Penis Problem

I’m not sure if it is my overactive imagination.  Perhaps it is how I am easily amused.  Maybe, it is a lack of maturity.  I know one thing for sure though… I have a penis problem.

I realized this the other day.  I was looking at three pieces of dog kibble and it hit me.  I asked a coworker, “If this represents a heart, this a bone, what is this tan piece?”


She says, “I was wondering that myself.  I think it is….”


“Huh,” I said.  I guess it did look like a chicken leg.  But… I was thinking….


Now, you can’t tell me that does not bare some resemblences to that.  I completely accept the fact that sometimes I have the mentality of a thirteen year old boy.

Should this be shocking that I found a piece of dog kibble to resemble a weiner?  No.  I am after all the same person who saw this car a week or so ago…


… and could not get over the color.  “Oh, dear.  What color is that it?”  Other ladies with me looked at it and agreed it was a hideous color.  “It is the most unusual tan color for a car.”  And then it hit me.  “Dear God, that car is penis color.”  The ladies did a double take and all agreed, indeed that was the most penis color resembling paint job they had ever seen.

I bet you are thinking that the images have to stop soon… Oh no.  I have more!

I find that usually I see inappropriate things when I can’t point them out.  The other night, me and the beau were out for dinner and I happened to glance over at a tapestry that I have looked at five hundred times.  Image

I try to nonchalantly point at the man’s thigh.  “What is that?”  The giggles were getting harder to supress by the minute.  “I’ve never seen that thing before.  Is that… his testicle peeking out behind his man skirt?”

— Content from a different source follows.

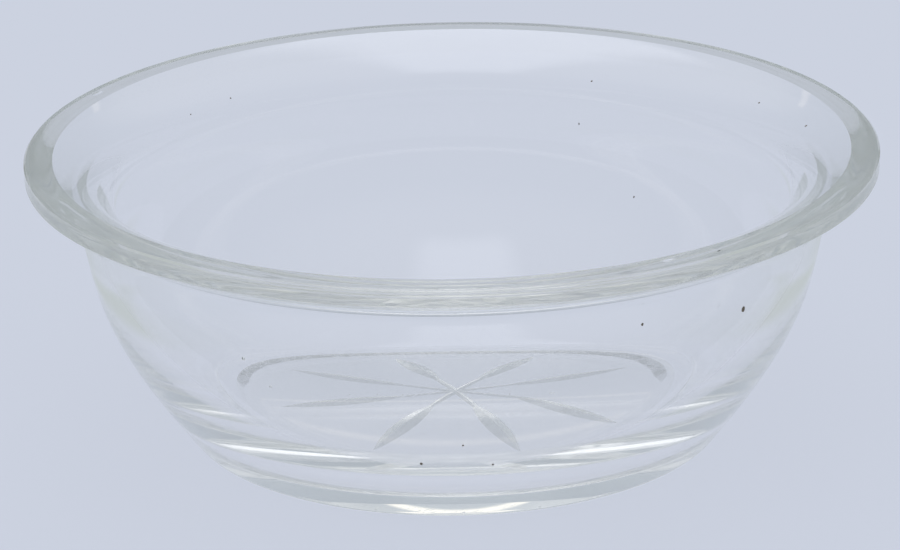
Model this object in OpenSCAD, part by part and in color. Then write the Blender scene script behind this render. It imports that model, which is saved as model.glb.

And sure, dinner time in public is certainly an ill time to bring up genitals, but how about during a news report about a murder and the reporter’s last name is Weiner.  Oh, yes.  That is me.  “Oh holy hell, her last name is Weiner.”  Then I started pondering how hard it would be to have my last name legally changed to Weiner.

So, I’m childish at time.  One of my favorite parts of Under the Tuscan sun is about never losing your childish enthusaism.  This may not be quite what they were referencing to, but I’m going keep living the good life.  One bad weiner joke at a time.